▸ Task data
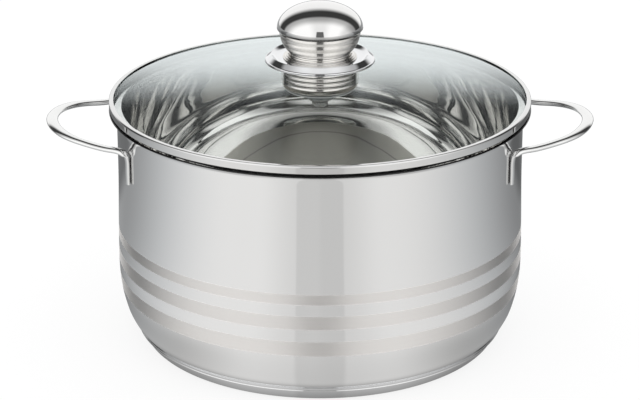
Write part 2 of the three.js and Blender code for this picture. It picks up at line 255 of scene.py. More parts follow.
def turn_at(before, here, after):
    """Angle by which an outline turns at a point."""
    first, second = here - before, after - here
    if first.length < 1e-9 or second.length < 1e-9:
        return 0.0
    return abs(first.angle_signed(second))


def split_at_corners(outline, closed, corner):
    """Runs of points between sharp corners. A closed outline starts at its first corner."""
    count = len(outline)
    if closed:
        sharp = [
            i for i in range(count)
            if turn_at(outline[i - 1], outline[i], outline[(i + 1) % count]) > corner
        ]
        if not sharp:
            return [outline + outline[:1]]
        turned = outline[sharp[0]:] + outline[:sharp[0]]
        outline = turned + turned[:1]
        count = len(outline)
    runs, run = [], [outline[0]]
    for i in range(1, count):
        run.append(outline[i])
        if i < count - 1 and turn_at(outline[i - 1], outline[i], outline[i + 1]) > corner:
            runs.append(run)
            run = [outline[i]]
    runs.append(run)
    return runs


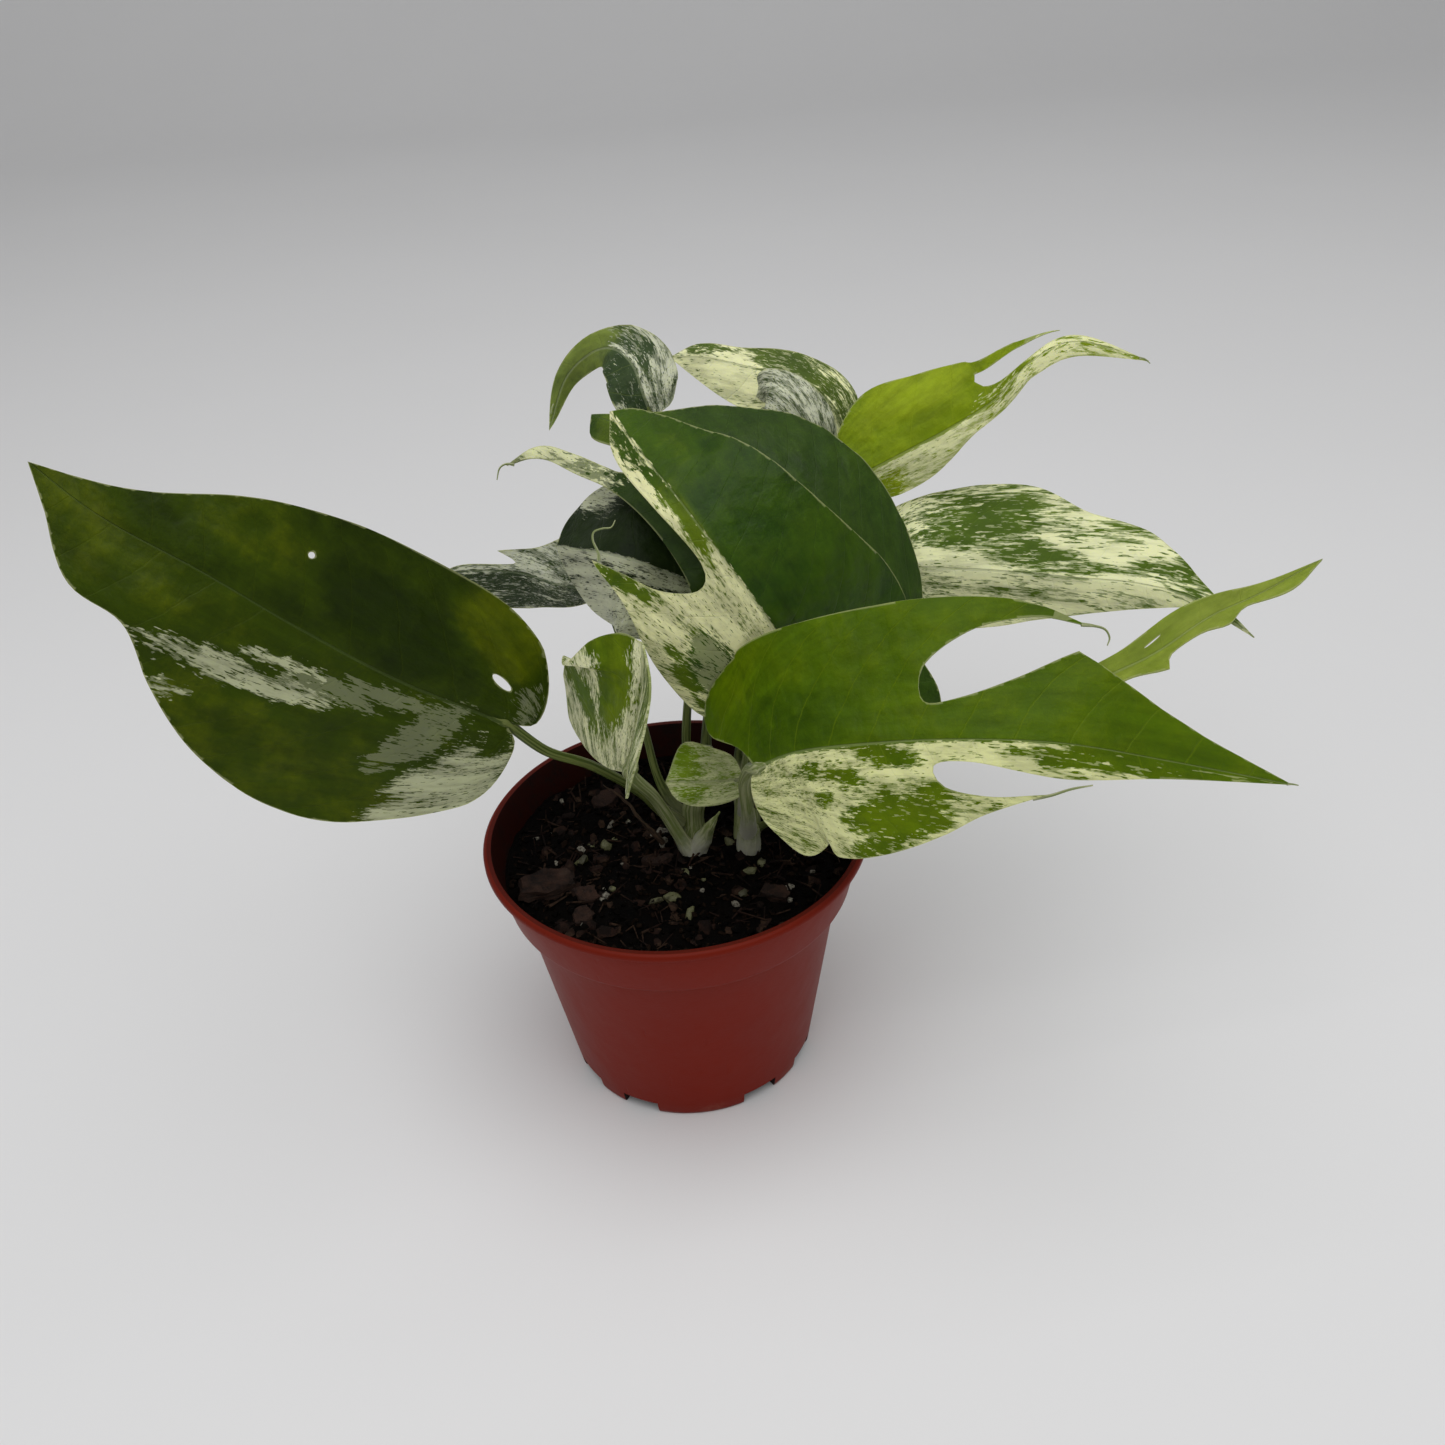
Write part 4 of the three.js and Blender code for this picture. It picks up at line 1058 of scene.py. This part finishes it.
# Deep green on the right of the midrib, cream with ragged flecks on the left.
middle_split_skin = leaf_material(
    "middle_split_leaf", dark=(0.018, 0.052, 0.0006), mid=(0.04, 0.087, 0.001), light=(0.11, 0.17, 0.002),
    cream=(0.8, 0.8, 0.44), rib=(0.2, 0.25, 0.1), seed=5, grain=1, veining=0.03, sheen=0.15,
)
on_middle_split = make_leaf(
    "leaf_middle_split",
    {
        "midrib": [(36, -8, 130), (27, -12, 149), (17, -11, 166), (8, -2, 178), (0, 14, 184),
            (-7, 36, 187)],
        "face": (-0.12, -0.85, 0.5),
        "left": (
            (-4, -12), -0.35,
            [(0, 0), (-6, 6), (-6, 20), (3, 29), (24, 30), (46, 27), (69, 27)],
            [(69, 27), (56, 23), (43, 18), (36, 10), (42, 5), (64, 6), (88, 6), (101, 0)],
        ),
        "right": (
            (-4, -12), -0.55,
            [(0, 0), (-9, -5), (-16, -18), (-10, -31), (6, -34), (30, -29), (56, -24), (80, -15), (96, -7),
             (101, 0)],
        ),
    },
    middle_split_skin,
    {
        "cream": (0.72, 0, [(0, 14, 18, 13, 4.6, -8), (0.08, 14, 25.5, 14, 2, -8),
            (0.1, 53, 23.5, 12, 1.7, 12), (0, 60, 2, 17, 2.2, 0), (0.35, 89, 3, 14, 3, 0),
            (0.75, 58, 5.5, 14, 1.2, 8), (0.3, 60, 26, 6, 1, 0)]),
        "grey": (0, 0, [(0.8, 14, 18, 13, 4.6, -8)]),
        "tone": (0.6, -0.5, [(0.9, 58, 2, 20, 3, 0), (-0.4, 14, 18, 12, 5, -8), (0.1, 85, -2, 22, 10, 0),
            (-0.2, 20, -24, 16, 8, 0)]),
    },
)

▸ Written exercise
Repeat all of the entries exactly.

▸ Final result
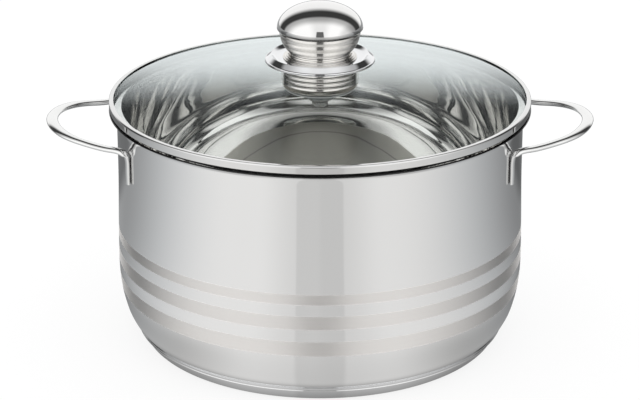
Write part 2 of the three.js and Blender code for this picture. It picks up at line 255 of scene.py. More parts follow.
def turn_at(before, here, after):
    """Angle by which an outline turns at a point."""
    first, second = here - before, after - here
    if first.length < 1e-9 or second.length < 1e-9:
        return 0.0
    return abs(first.angle_signed(second))


def split_at_corners(outline, closed, corner):
    """Runs of points between sharp corners. A closed outline starts at its first corner."""
    count = len(outline)
    if closed:
        sharp = [
            i for i in range(count)
            if turn_at(outline[i - 1], outline[i], outline[(i + 1) % count]) > corner
        ]
        if not sharp:
            return [outline + outline[:1]]
        turned = outline[sharp[0]:] + outline[:sharp[0]]
        outline = turned + turned[:1]
        count = len(outline)
    runs, run = [], [outline[0]]
    for i in range(1, count):
        run.append(outline[i])
        if i < count - 1 and turn_at(outline[i - 1], outline[i], outline[i + 1]) > corner:
            runs.append(run)
            run = [outline[i]]
    runs.append(run)
    return runs


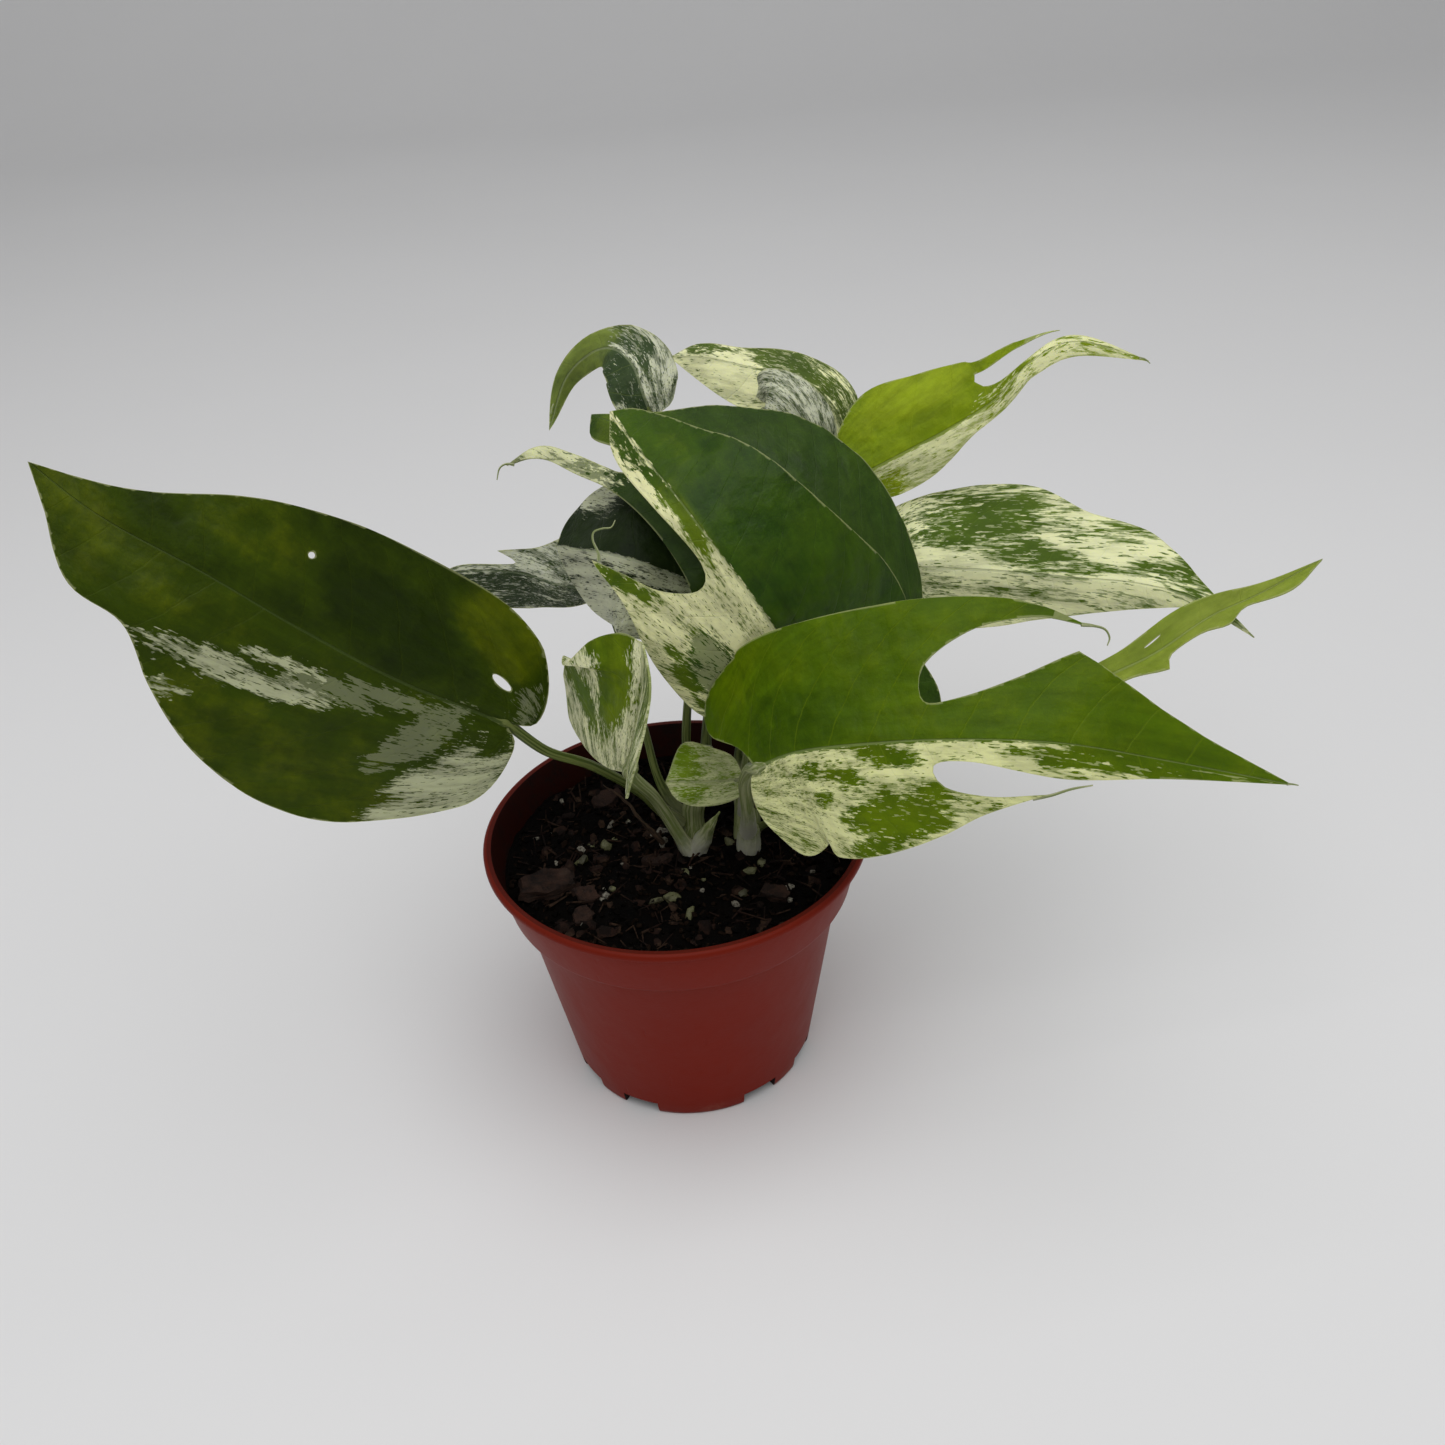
Write part 4 of the three.js and Blender code for this picture. It picks up at line 1058 of scene.py. This part finishes it.
# Deep green on the right of the midrib, cream with ragged flecks on the left.
middle_split_skin = leaf_material(
    "middle_split_leaf", dark=(0.018, 0.052, 0.0006), mid=(0.04, 0.087, 0.001), light=(0.11, 0.17, 0.002),
    cream=(0.8, 0.8, 0.44), rib=(0.2, 0.25, 0.1), seed=5, grain=1, veining=0.03, sheen=0.15,
)
on_middle_split = make_leaf(
    "leaf_middle_split",
    {
        "midrib": [(36, -8, 130), (27, -12, 149), (17, -11, 166), (8, -2, 178), (0, 14, 184),
            (-7, 36, 187)],
        "face": (-0.12, -0.85, 0.5),
        "left": (
            (-4, -12), -0.35,
            [(0, 0), (-6, 6), (-6, 20), (3, 29), (24, 30), (46, 27), (69, 27)],
            [(69, 27), (56, 23), (43, 18), (36, 10), (42, 5), (64, 6), (88, 6), (101, 0)],
        ),
        "right": (
            (-4, -12), -0.55,
            [(0, 0), (-9, -5), (-16, -18), (-10, -31), (6, -34), (30, -29), (56, -24), (80, -15), (96, -7),
             (101, 0)],
        ),
    },
    middle_split_skin,
    {
        "cream": (0.72, 0, [(0, 14, 18, 13, 4.6, -8), (0.08, 14, 25.5, 14, 2, -8),
            (0.1, 53, 23.5, 12, 1.7, 12), (0, 60, 2, 17, 2.2, 0), (0.35, 89, 3, 14, 3, 0),
            (0.75, 58, 5.5, 14, 1.2, 8), (0.3, 60, 26, 6, 1, 0)]),
        "grey": (0, 0, [(0.8, 14, 18, 13, 4.6, -8)]),
        "tone": (0.6, -0.5, [(0.9, 58, 2, 20, 3, 0), (-0.4, 14, 18, 12, 5, -8), (0.1, 85, -2, 22, 10, 0),
            (-0.2, 20, -24, 16, 8, 0)]),
    },
)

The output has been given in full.